§ SOURCE DATA:
↓↓↓

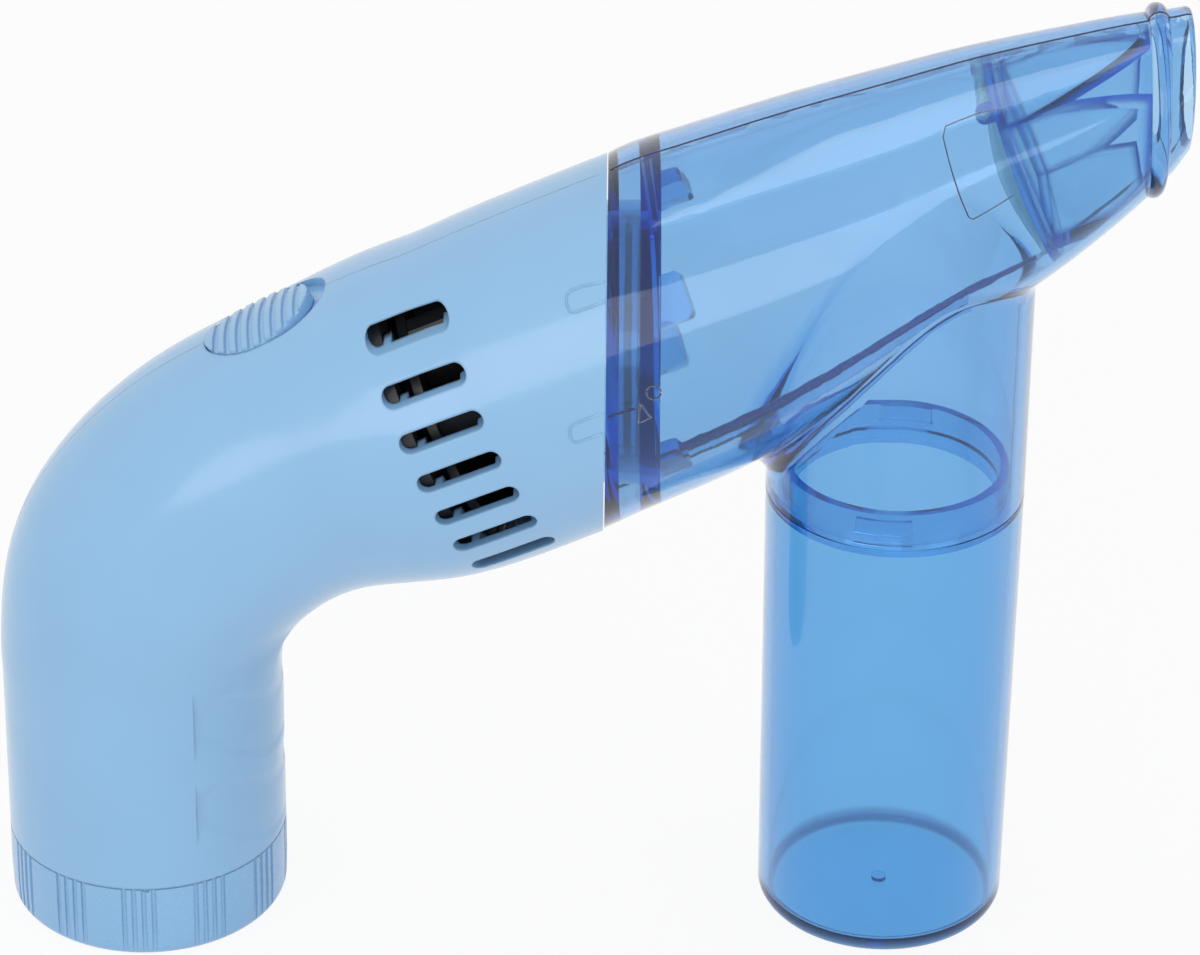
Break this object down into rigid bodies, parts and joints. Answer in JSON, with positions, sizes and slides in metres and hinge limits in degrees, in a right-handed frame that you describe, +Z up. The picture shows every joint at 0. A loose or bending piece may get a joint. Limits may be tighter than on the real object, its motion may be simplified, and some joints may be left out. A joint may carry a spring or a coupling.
{
  "type": "handheld vacuum cleaner",
  "caption": "Small battery vacuum: bent ribbed-cap handle, vented round body with slide switch, clear tapered nozzle with filter and flap, and clear catch bottle.",
  "frame": {"origin": "centre of the battery cap's foot face, on the ground the part stands on", "axes": "+X from the handle towards the nozzle mouth, +Y towards the half with the screw heads, +Z up"},
  "size_m": [0.1967, 0.0582, 0.1712],
  "materials": {
    "casing_blue": "light blue, moulded, satin gloss",
    "cap_blue": "light blue, moulded, satin gloss",
    "slider_blue": "light blue, moulded, slightly worn ridges",
    "screw_steel": "zinc-plated steel",
    "black_plastic": "black, moulded",
    "fan_black": "black, moulded",
    "cell_wrap": "plain metallic wrap",
    "contact_brass": "plated spring brass",
    "lever_white": "natural nylon",
    "motor_steel": "drawn steel can",
    "bell_plastic": "natural plastic",
    "shaft_steel": "ground steel",
    "nozzle_clear": "transparent blue, polished",
    "duct_clear": "transparent darker blue",
    "flap_green": "soft translucent green",
    "filter_frame_blue": "translucent violet blue",
    "filter_felt": "brown felt",
    "bottle_clear": "transparent pale blue, polished"
  },
  "bodies": {
    "casing": {"casing_left": "casing_blue", "casing_right": "casing_blue", "casing_screws": "screw_steel", "battery_holder": "black_plastic", "battery_cell_1": "cell_wrap", "battery_cell_2": "cell_wrap", "battery_cell_3": "cell_wrap", "battery_cell_4": "cell_wrap", "top_contacts": "contact_brass", "contact_disc": "black_plastic", "bridge_contacts": "contact_brass", "switch_body": "black_plastic", "motor_can": "motor_steel", "motor_end_bell": "bell_plastic", "motor_mount": "black_plastic", "motor_screws": "screw_steel", "fan_cover": "black_plastic"},
    "cap": {"battery_cap": "cap_blue"},
    "slider": {"switch_slider": "slider_blue", "switch_lever": "lever_white"},
    "rotor": {"motor_shaft": "shaft_steel", "fan": "fan_black"},
    "nozzle": {"nozzle_left": "nozzle_clear", "nozzle_right": "nozzle_clear", "inlet_duct": "duct_clear", "filter_frame": "filter_frame_blue", "filter_pad": "filter_felt"},
    "flap_leaf": {"flap": "flap_green"},
    "catch_bottle": {"bottle": "bottle_clear"}
  },
  "joints": [
    {"name": "cap_turn", "type": "hinge", "parent": "casing", "child": "cap", "pos_m": [0, 0, 0], "axis": [0, 0, 1], "range_deg": [0, 45]},
    {"name": "switch_slide", "type": "slide", "parent": "casing", "child": "slider", "axis": [0.8736, 0, 0.4866], "range_m": [0, 0.003]},
    {"name": "fan_spin", "type": "hinge", "parent": "casing", "child": "rotor", "pos_m": [0, 0, 0.0743], "axis": [0.9135, 0, 0.4067], "continuous": true},
    {"name": "nozzle_turn", "type": "hinge", "parent": "casing", "child": "nozzle", "pos_m": [0.0788, 0, 0.10938], "axis": [-1, 0, 0], "range_deg": [0, 40]},
    {"name": "bottle_turn", "type": "hinge", "parent": "nozzle", "child": "catch_bottle", "pos_m": [0.1278, 0, 0], "axis": [0, 0, 1], "range_deg": [0, 40]},
    {"name": "flap_swing", "type": "hinge", "parent": "nozzle", "child": "flap_leaf", "pos_m": [0.13931, 0, 0.15655], "axis": [0, 1, 0], "range_deg": [0, 55], "stiffness_Nm_per_rad": 0.0002, "springref_deg": -28.65}
  ]
}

↑↑↑

§ STATED PROBLEM: Exactly reproduce the material above.

§ SOLUTION TO THE EXERCISE:
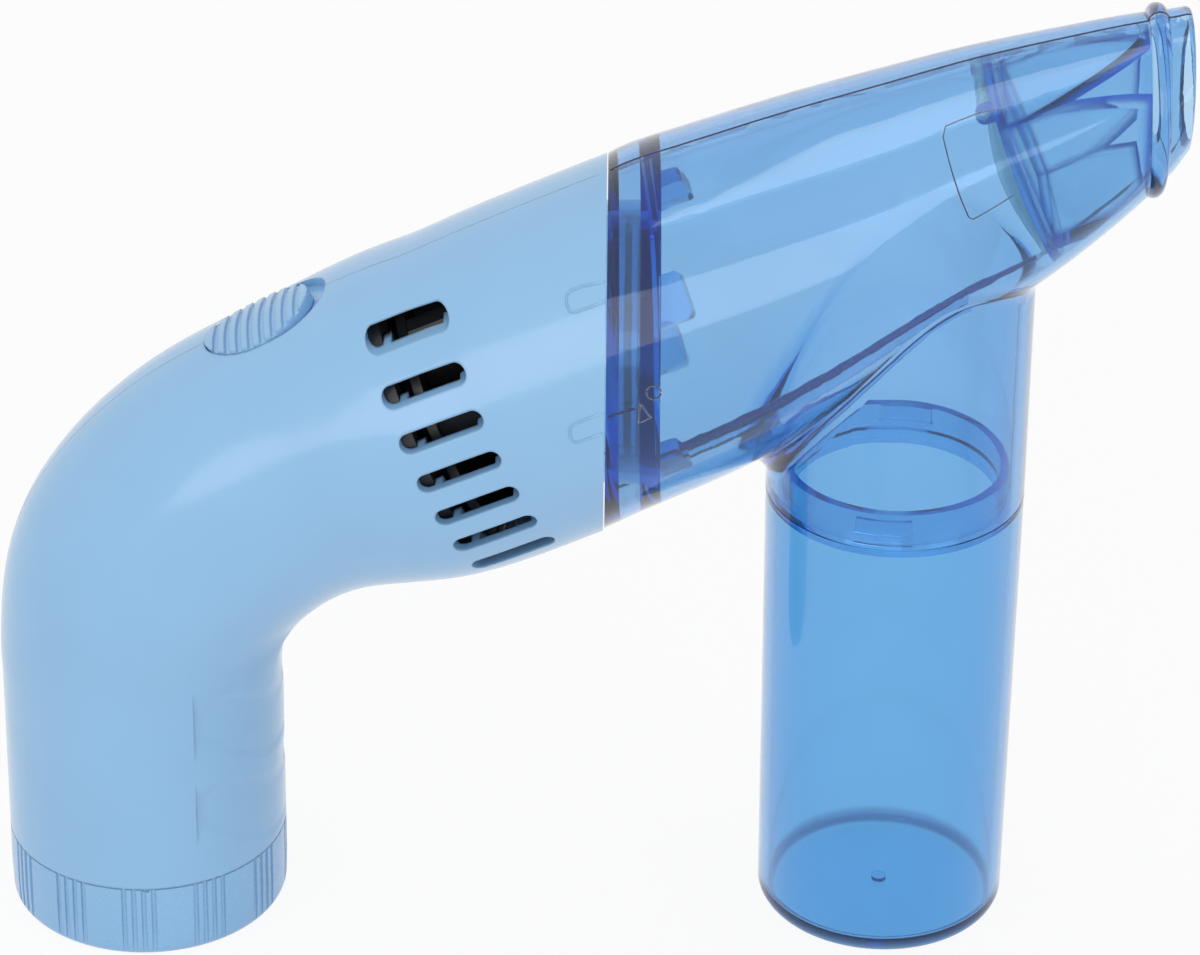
Break this object down into rigid bodies, parts and joints. Answer in JSON, with positions, sizes and slides in metres and hinge limits in degrees, in a right-handed frame that you describe, +Z up. The picture shows every joint at 0. A loose or bending piece may get a joint. Limits may be tighter than on the real object, its motion may be simplified, and some joints may be left out. A joint may carry a spring or a coupling.
{
  "type": "handheld vacuum cleaner",
  "caption": "Small battery vacuum: bent ribbed-cap handle, vented round body with slide switch, clear tapered nozzle with filter and flap, and clear catch bottle.",
  "frame": {"origin": "centre of the battery cap's foot face, on the ground the part stands on", "axes": "+X from the handle towards the nozzle mouth, +Y towards the half with the screw heads, +Z up"},
  "size_m": [0.1967, 0.0582, 0.1712],
  "materials": {
    "casing_blue": "light blue, moulded, satin gloss",
    "cap_blue": "light blue, moulded, satin gloss",
    "slider_blue": "light blue, moulded, slightly worn ridges",
    "screw_steel": "zinc-plated steel",
    "black_plastic": "black, moulded",
    "fan_black": "black, moulded",
    "cell_wrap": "plain metallic wrap",
    "contact_brass": "plated spring brass",
    "lever_white": "natural nylon",
    "motor_steel": "drawn steel can",
    "bell_plastic": "natural plastic",
    "shaft_steel": "ground steel",
    "nozzle_clear": "transparent blue, polished",
    "duct_clear": "transparent darker blue",
    "flap_green": "soft translucent green",
    "filter_frame_blue": "translucent violet blue",
    "filter_felt": "brown felt",
    "bottle_clear": "transparent pale blue, polished"
  },
  "bodies": {
    "casing": {"casing_left": "casing_blue", "casing_right": "casing_blue", "casing_screws": "screw_steel", "battery_holder": "black_plastic", "battery_cell_1": "cell_wrap", "battery_cell_2": "cell_wrap", "battery_cell_3": "cell_wrap", "battery_cell_4": "cell_wrap", "top_contacts": "contact_brass", "contact_disc": "black_plastic", "bridge_contacts": "contact_brass", "switch_body": "black_plastic", "motor_can": "motor_steel", "motor_end_bell": "bell_plastic", "motor_mount": "black_plastic", "motor_screws": "screw_steel", "fan_cover": "black_plastic"},
    "cap": {"battery_cap": "cap_blue"},
    "slider": {"switch_slider": "slider_blue", "switch_lever": "lever_white"},
    "rotor": {"motor_shaft": "shaft_steel", "fan": "fan_black"},
    "nozzle": {"nozzle_left": "nozzle_clear", "nozzle_right": "nozzle_clear", "inlet_duct": "duct_clear", "filter_frame": "filter_frame_blue", "filter_pad": "filter_felt"},
    "flap_leaf": {"flap": "flap_green"},
    "catch_bottle": {"bottle": "bottle_clear"}
  },
  "joints": [
    {"name": "cap_turn", "type": "hinge", "parent": "casing", "child": "cap", "pos_m": [0, 0, 0], "axis": [0, 0, 1], "range_deg": [0, 45]},
    {"name": "switch_slide", "type": "slide", "parent": "casing", "child": "slider", "axis": [0.8736, 0, 0.4866], "range_m": [0, 0.003]},
    {"name": "fan_spin", "type": "hinge", "parent": "casing", "child": "rotor", "pos_m": [0, 0, 0.0743], "axis": [0.9135, 0, 0.4067], "continuous": true},
    {"name": "nozzle_turn", "type": "hinge", "parent": "casing", "child": "nozzle", "pos_m": [0.0788, 0, 0.10938], "axis": [-1, 0, 0], "range_deg": [0, 40]},
    {"name": "bottle_turn", "type": "hinge", "parent": "nozzle", "child": "catch_bottle", "pos_m": [0.1278, 0, 0], "axis": [0, 0, 1], "range_deg": [0, 40]},
    {"name": "flap_swing", "type": "hinge", "parent": "nozzle", "child": "flap_leaf", "pos_m": [0.13931, 0, 0.15655], "axis": [0, 1, 0], "range_deg": [0, 55], "stiffness_Nm_per_rad": 0.0002, "springref_deg": -28.65}
  ]
}